• _Work required_
For this exercise, write out exactly, and only, the lines running from the line that contains "plugPin(plugY + pinSpacing" through the line that contains "zip(*points))), Vector(map(max, zip(*points)))".

Rows from a 3D modeling dataset
/---
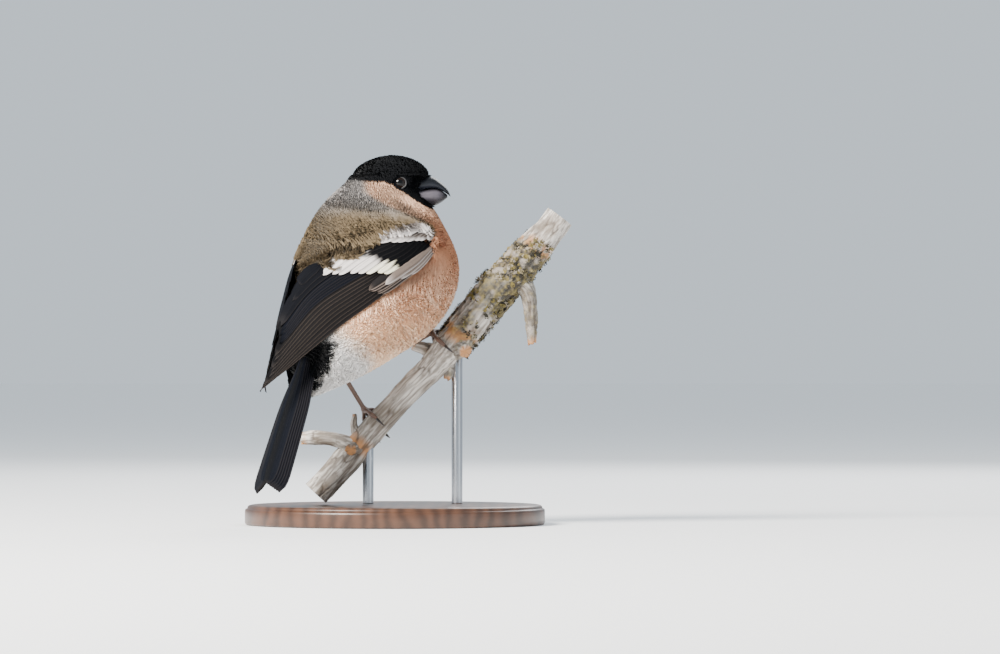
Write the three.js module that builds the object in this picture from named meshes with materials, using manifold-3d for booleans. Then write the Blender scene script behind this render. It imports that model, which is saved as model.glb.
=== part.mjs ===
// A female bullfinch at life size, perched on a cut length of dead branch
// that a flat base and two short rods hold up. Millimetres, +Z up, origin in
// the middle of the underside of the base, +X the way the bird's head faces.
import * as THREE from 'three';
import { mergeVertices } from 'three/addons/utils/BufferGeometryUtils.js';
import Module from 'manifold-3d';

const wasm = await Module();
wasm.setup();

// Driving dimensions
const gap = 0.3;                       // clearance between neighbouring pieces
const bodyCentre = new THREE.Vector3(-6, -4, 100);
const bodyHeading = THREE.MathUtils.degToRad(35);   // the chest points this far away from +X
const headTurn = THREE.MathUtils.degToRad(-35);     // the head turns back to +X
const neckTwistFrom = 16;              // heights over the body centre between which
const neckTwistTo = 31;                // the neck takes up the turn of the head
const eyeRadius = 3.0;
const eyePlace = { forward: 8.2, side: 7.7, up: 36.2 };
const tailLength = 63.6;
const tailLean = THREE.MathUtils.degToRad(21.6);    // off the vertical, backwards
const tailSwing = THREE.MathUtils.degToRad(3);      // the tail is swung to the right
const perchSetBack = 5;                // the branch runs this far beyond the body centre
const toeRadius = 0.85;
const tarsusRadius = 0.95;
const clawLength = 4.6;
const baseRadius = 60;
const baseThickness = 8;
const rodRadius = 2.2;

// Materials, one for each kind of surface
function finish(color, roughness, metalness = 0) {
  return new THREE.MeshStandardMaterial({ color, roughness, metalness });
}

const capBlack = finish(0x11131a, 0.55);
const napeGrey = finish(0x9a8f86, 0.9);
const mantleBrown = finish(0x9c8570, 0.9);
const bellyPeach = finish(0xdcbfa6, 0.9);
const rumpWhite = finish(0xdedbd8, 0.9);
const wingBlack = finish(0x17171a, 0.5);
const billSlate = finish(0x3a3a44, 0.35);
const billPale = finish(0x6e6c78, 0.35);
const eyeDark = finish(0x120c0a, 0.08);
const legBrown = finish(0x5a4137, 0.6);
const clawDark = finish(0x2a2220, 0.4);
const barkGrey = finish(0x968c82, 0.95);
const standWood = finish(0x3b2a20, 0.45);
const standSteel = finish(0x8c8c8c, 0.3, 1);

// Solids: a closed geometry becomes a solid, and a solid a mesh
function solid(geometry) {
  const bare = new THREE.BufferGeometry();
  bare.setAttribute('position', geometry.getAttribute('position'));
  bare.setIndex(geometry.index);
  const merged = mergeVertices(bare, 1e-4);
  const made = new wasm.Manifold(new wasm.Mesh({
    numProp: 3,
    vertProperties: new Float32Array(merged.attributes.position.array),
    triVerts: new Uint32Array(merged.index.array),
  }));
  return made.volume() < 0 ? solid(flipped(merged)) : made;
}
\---
/---
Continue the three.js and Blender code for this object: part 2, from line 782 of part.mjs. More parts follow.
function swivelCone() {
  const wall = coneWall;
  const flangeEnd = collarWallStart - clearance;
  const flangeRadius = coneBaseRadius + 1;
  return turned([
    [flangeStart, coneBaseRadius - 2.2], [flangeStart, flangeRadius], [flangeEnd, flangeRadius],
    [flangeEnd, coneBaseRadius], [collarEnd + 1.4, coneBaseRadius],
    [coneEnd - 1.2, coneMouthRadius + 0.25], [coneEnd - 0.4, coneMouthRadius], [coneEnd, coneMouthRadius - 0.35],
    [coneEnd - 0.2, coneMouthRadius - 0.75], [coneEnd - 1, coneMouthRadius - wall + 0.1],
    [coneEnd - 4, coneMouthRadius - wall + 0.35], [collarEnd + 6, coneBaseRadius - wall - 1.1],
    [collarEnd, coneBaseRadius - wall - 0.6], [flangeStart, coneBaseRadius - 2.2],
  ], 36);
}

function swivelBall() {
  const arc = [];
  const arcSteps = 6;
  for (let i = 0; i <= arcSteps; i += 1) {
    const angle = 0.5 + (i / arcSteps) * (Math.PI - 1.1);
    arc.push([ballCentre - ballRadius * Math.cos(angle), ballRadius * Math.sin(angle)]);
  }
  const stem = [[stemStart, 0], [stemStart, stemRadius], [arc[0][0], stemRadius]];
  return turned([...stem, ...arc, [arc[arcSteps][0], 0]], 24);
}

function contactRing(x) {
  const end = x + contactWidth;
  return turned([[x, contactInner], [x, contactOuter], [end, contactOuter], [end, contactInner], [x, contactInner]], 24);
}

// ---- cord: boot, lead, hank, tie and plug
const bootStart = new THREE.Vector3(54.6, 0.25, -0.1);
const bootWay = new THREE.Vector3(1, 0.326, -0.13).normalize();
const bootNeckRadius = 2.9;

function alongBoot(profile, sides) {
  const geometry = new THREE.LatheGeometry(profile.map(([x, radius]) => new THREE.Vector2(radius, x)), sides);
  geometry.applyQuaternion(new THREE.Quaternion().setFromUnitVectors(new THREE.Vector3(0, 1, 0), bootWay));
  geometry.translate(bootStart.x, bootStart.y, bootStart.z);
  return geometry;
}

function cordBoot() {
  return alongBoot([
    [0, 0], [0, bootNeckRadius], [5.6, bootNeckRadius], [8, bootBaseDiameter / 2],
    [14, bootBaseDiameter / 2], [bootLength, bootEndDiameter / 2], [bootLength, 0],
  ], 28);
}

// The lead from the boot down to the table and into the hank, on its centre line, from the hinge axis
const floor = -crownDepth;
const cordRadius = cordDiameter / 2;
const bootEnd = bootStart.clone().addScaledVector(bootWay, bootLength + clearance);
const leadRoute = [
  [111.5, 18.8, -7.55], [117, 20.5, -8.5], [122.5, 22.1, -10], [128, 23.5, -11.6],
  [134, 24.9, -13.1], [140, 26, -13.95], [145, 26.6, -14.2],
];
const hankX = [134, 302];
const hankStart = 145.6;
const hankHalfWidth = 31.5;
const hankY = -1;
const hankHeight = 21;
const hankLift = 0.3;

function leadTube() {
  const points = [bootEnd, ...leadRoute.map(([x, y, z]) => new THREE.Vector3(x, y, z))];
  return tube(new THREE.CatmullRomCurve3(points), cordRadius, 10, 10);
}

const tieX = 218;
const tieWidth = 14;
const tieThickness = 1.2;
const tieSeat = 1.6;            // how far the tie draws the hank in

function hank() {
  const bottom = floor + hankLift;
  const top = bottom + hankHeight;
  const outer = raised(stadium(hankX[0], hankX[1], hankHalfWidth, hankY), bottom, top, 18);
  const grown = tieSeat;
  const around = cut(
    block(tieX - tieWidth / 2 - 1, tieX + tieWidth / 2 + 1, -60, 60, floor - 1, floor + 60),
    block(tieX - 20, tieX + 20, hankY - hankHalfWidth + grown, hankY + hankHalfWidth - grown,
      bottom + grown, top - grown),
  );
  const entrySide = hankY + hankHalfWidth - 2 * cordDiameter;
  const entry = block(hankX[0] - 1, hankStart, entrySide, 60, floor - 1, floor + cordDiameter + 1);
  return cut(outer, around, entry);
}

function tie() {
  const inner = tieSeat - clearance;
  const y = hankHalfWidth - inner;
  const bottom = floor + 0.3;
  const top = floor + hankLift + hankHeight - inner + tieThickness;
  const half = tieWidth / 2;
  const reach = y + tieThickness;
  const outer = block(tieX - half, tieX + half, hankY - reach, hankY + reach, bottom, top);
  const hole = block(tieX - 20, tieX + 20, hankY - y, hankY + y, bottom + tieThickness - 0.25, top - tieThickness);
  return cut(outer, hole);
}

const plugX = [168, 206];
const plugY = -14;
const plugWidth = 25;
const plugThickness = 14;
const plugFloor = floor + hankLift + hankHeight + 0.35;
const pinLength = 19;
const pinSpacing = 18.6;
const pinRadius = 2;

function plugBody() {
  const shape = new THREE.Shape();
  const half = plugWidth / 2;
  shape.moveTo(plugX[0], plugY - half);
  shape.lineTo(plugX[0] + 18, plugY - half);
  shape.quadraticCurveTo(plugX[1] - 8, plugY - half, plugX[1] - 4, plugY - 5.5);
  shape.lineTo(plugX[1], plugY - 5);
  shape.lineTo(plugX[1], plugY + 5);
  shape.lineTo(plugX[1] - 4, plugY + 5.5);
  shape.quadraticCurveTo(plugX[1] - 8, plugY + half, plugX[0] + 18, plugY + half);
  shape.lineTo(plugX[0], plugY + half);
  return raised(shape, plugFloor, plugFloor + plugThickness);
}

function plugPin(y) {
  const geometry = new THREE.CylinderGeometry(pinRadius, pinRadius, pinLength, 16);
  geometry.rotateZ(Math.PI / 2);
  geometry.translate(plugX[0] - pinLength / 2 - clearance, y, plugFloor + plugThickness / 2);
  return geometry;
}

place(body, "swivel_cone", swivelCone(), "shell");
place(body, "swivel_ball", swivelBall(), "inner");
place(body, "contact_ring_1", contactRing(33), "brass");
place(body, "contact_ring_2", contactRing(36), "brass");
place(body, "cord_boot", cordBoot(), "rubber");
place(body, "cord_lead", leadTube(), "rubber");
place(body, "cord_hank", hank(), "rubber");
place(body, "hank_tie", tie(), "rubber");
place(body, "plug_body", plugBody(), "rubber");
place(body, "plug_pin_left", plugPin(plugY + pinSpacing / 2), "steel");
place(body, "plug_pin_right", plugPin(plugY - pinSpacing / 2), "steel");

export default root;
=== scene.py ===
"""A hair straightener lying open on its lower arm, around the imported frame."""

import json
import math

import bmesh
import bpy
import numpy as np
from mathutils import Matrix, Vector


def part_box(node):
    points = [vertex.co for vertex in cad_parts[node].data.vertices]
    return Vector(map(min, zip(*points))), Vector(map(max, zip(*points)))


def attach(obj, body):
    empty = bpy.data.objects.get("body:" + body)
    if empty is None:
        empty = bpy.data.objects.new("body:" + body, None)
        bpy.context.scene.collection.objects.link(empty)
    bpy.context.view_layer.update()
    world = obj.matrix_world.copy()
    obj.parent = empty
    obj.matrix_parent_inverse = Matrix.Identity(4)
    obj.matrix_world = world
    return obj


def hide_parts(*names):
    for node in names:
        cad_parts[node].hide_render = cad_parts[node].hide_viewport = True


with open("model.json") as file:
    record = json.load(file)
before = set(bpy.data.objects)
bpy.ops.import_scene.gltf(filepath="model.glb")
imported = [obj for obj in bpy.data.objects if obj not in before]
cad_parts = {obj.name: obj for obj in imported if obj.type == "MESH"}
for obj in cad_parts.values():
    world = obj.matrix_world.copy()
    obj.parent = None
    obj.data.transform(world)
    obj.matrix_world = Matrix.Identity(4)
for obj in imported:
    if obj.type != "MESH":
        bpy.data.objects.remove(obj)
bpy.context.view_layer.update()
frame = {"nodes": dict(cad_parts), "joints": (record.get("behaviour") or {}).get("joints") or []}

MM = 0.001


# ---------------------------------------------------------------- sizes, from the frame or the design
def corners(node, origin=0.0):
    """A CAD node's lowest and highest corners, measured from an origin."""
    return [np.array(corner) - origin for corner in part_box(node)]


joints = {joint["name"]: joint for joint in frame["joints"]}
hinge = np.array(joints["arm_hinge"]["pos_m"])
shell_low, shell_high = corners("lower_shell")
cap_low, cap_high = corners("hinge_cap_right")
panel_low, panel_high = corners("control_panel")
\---
• _Expected output_
place(body, "plug_pin_left", plugPin(plugY + pinSpacing / 2), "steel");
place(body, "plug_pin_right", plugPin(plugY - pinSpacing / 2), "steel");

export default root;
=== scene.py ===
"""A hair straightener lying open on its lower arm, around the imported frame."""

import json
import math

import bmesh
import bpy
import numpy as np
from mathutils import Matrix, Vector


def part_box(node):
    points = [vertex.co for vertex in cad_parts[node].data.vertices]
    return Vector(map(min, zip(*points))), Vector(map(max, zip(*points)))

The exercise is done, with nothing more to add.